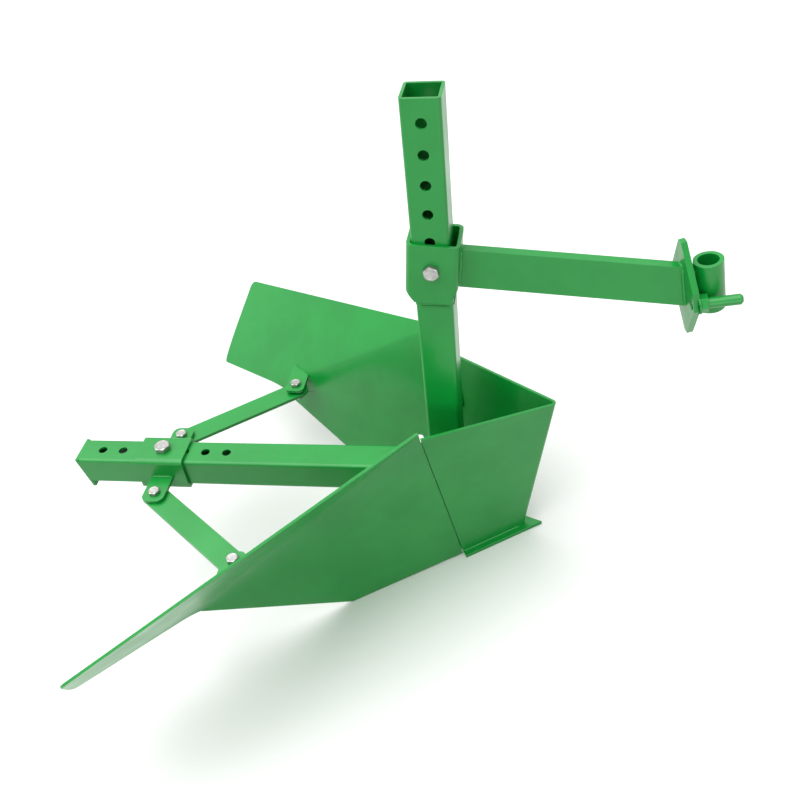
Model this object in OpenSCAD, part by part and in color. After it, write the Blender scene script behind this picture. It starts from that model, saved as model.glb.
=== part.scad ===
// Walk behind ridger: a vee shaped ridging body with two hinged mouldboards,
// a raised rear bar with a sliding spreader sleeve, and an adjustable drawbar.
// X points forward to the hitch, Y to the machine's left, Z up.
// The origin is on the underside of the sole, below the shank.

/* [Shank] */
// Outside width of the square upper tube
tube_w = 50; // [46:1:54]
// Wall of the upper tube
tube_t = 4; // [3:0.5:5]
// Radius of the upper tube's outer corners
tube_r = 5; // [3:0.5:6]
// Height of the top of the upper tube above the bar line
shank_top = 744; // [735:1:780]
// Height of the lower end of the upper tube above the bar line
shank_low = 458; // [440:1:462]
// Outside width of the square lower leg
leg_w = 50; // [48:1:50]
// Wall of the lower leg
leg_t = 4; // [3.5:0.5:5]
// Diameter of the height holes
hole_d = 14; // [13:0.5:15]
// Distance between two height holes
hole_pitch = 39.5; // [36:0.5:40]
// Height of the lowest height hole above the bar line
bolt_z = 516; // [512:1:524]

/* [Collar and drawbar] */
// Angle that the drawbar drops towards the hitch
droop = 5.1; // [0:0.1:5.2]
// Height of the collar
collar_h = 87; // [80:1:92]
// Height of the collar below its bolt
collar_low = 50; // [44:1:52]
// Wall of the collar
collar_t = 5; // [4:0.5:6]
// Free space in the collar behind the shank
collar_gap_rear = 4.4; // [4.2:0.1:6]
// Free space in the collar in front of the shank
collar_gap_front = 5.5; // [5.2:0.1:8]
// Free space beside the shank, each side
collar_gap_side = 0.6; // [0.4:0.1:1]
// Outer radius of the collar's vertical bends
collar_r = 9; // [7:0.5:11]
// Height of the drawbar
bar_h = 57; // [50:1:60]
// Thickness of the drawbar
bar_t = 14; // [10:1:18]
// Distance from the shank's middle to the hitch plate
hitch_x = 321; // [290:1:350]

/* [Hitch] */
// Height of the pointed hitch plate
plate_h = 140; // [130:1:150]
// Width of the hitch plate
plate_w = 80; // [78:1:88]
// Height of the hitch plate's straight sides
plate_side = 28; // [24:1:34]
// Width of the cut off points of the hitch plate
plate_tip = 10; // [8:1:14]
// Thickness of the hitch plate
plate_t = 8; // [6:0.5:10]
// Angle that the hitch plate is turned about its upright middle line
plate_turn = 14; // [0:1:16]
// Outside diameter of the hitch socket
socket_d = 38; // [36:1:40]
// Bore of the hitch socket
socket_bore = 27; // [25:0.5:28]
// Height of the hitch socket
socket_h = 70; // [62:1:76]
// Distance of a stop bolt from the middle of the hitch plate
stop_y = 30; // [29:0.5:31]
// Length of a stop bolt
stop_len = 53; // [50:1:60]

/* [Fasteners] */
// Shank diameter of the stop bolts and the sleeve bolt
stud_d = 14; // [12:1:14]
// Shank diameter of the collar bolt
bolt_d = 12; // [10:1:12]
// Shank diameter of the lug bolts, bracket bolts and hinge pins
pivot_d = 10; // [8:1:10]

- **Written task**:
From the first line of the data through the line with "hitch_x = 321; // [290:1:350]", quote each line exactly and add nothing else.

- **Full answer**:
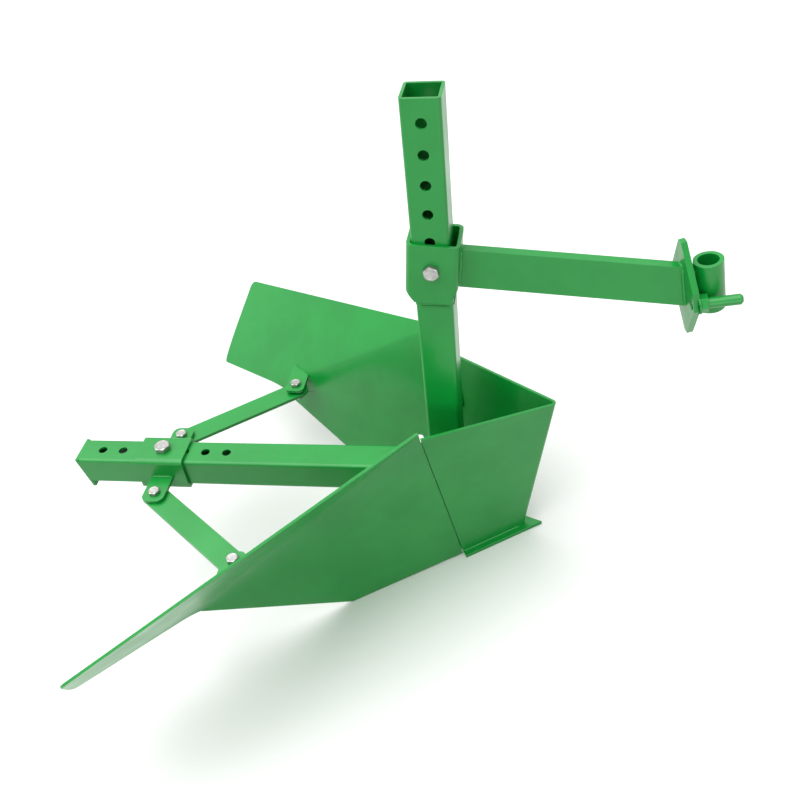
Model this object in OpenSCAD, part by part and in color. After it, write the Blender scene script behind this picture. It starts from that model, saved as model.glb.
=== part.scad ===
// Walk behind ridger: a vee shaped ridging body with two hinged mouldboards,
// a raised rear bar with a sliding spreader sleeve, and an adjustable drawbar.
// X points forward to the hitch, Y to the machine's left, Z up.
// The origin is on the underside of the sole, below the shank.

/* [Shank] */
// Outside width of the square upper tube
tube_w = 50; // [46:1:54]
// Wall of the upper tube
tube_t = 4; // [3:0.5:5]
// Radius of the upper tube's outer corners
tube_r = 5; // [3:0.5:6]
// Height of the top of the upper tube above the bar line
shank_top = 744; // [735:1:780]
// Height of the lower end of the upper tube above the bar line
shank_low = 458; // [440:1:462]
// Outside width of the square lower leg
leg_w = 50; // [48:1:50]
// Wall of the lower leg
leg_t = 4; // [3.5:0.5:5]
// Diameter of the height holes
hole_d = 14; // [13:0.5:15]
// Distance between two height holes
hole_pitch = 39.5; // [36:0.5:40]
// Height of the lowest height hole above the bar line
bolt_z = 516; // [512:1:524]

/* [Collar and drawbar] */
// Angle that the drawbar drops towards the hitch
droop = 5.1; // [0:0.1:5.2]
// Height of the collar
collar_h = 87; // [80:1:92]
// Height of the collar below its bolt
collar_low = 50; // [44:1:52]
// Wall of the collar
collar_t = 5; // [4:0.5:6]
// Free space in the collar behind the shank
collar_gap_rear = 4.4; // [4.2:0.1:6]
// Free space in the collar in front of the shank
collar_gap_front = 5.5; // [5.2:0.1:8]
// Free space beside the shank, each side
collar_gap_side = 0.6; // [0.4:0.1:1]
// Outer radius of the collar's vertical bends
collar_r = 9; // [7:0.5:11]
// Height of the drawbar
bar_h = 57; // [50:1:60]
// Thickness of the drawbar
bar_t = 14; // [10:1:18]
// Distance from the shank's middle to the hitch plate
hitch_x = 321; // [290:1:350]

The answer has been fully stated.